Short task:
Print out each entry below exactly, please.

[Structured object records]
***

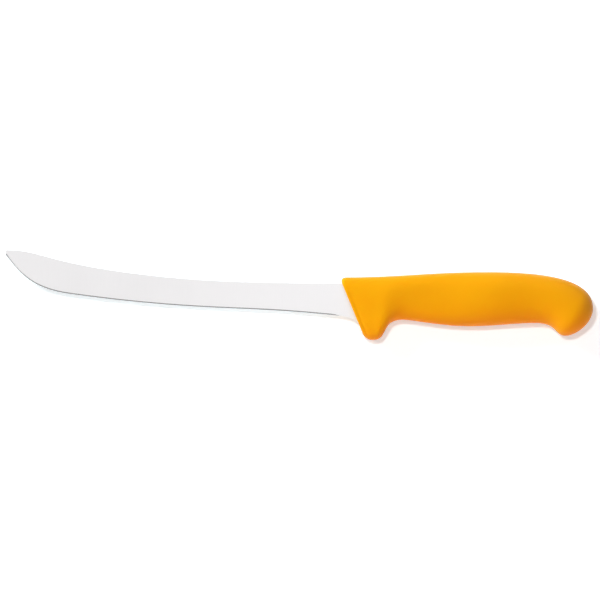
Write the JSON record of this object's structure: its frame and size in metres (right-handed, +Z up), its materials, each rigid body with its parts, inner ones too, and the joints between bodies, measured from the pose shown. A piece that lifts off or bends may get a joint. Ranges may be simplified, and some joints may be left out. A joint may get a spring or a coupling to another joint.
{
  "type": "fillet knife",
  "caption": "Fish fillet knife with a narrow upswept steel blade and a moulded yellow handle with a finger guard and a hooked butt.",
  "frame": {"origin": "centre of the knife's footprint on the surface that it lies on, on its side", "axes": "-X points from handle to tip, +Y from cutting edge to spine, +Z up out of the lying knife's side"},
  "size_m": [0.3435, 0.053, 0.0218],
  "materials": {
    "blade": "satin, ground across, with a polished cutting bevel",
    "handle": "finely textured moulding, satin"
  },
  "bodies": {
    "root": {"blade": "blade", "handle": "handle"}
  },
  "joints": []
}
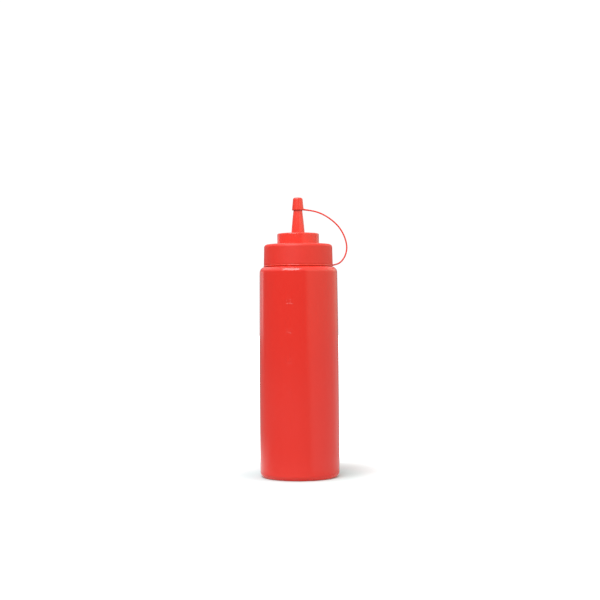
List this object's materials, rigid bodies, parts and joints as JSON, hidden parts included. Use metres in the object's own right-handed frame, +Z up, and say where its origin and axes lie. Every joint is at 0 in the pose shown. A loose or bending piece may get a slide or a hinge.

***

Answer to the task:
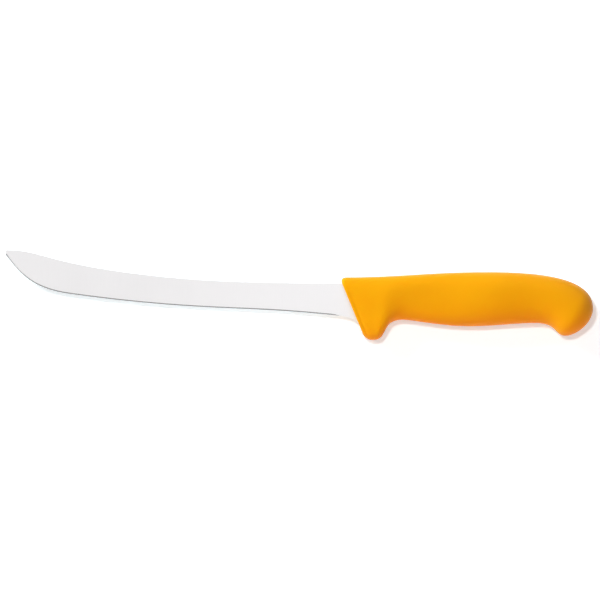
Write the JSON record of this object's structure: its frame and size in metres (right-handed, +Z up), its materials, each rigid body with its parts, inner ones too, and the joints between bodies, measured from the pose shown. A piece that lifts off or bends may get a joint. Ranges may be simplified, and some joints may be left out. A joint may get a spring or a coupling to another joint.
{
  "type": "fillet knife",
  "caption": "Fish fillet knife with a narrow upswept steel blade and a moulded yellow handle with a finger guard and a hooked butt.",
  "frame": {"origin": "centre of the knife's footprint on the surface that it lies on, on its side", "axes": "-X points from handle to tip, +Y from cutting edge to spine, +Z up out of the lying knife's side"},
  "size_m": [0.3435, 0.053, 0.0218],
  "materials": {
    "blade": "satin, ground across, with a polished cutting bevel",
    "handle": "finely textured moulding, satin"
  },
  "bodies": {
    "root": {"blade": "blade", "handle": "handle"}
  },
  "joints": []
}
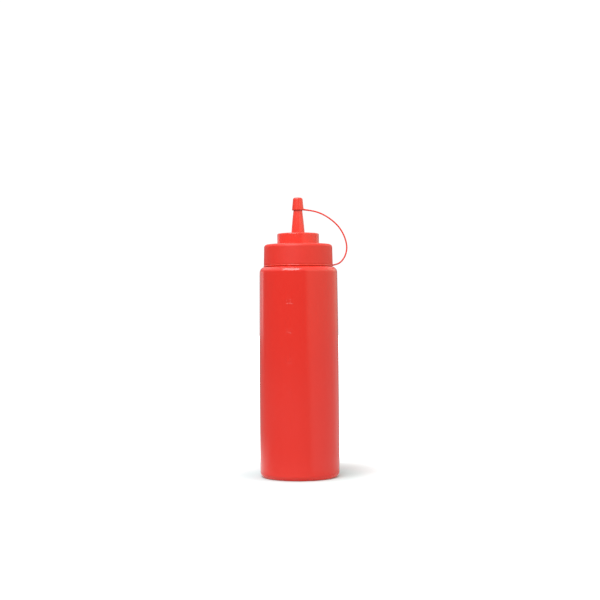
List this object's materials, rigid bodies, parts and joints as JSON, hidden parts included. Use metres in the object's own right-handed frame, +Z up, and say where its origin and axes lie. Every joint is at 0 in the pose shown. A loose or bending piece may get a slide or a hinge.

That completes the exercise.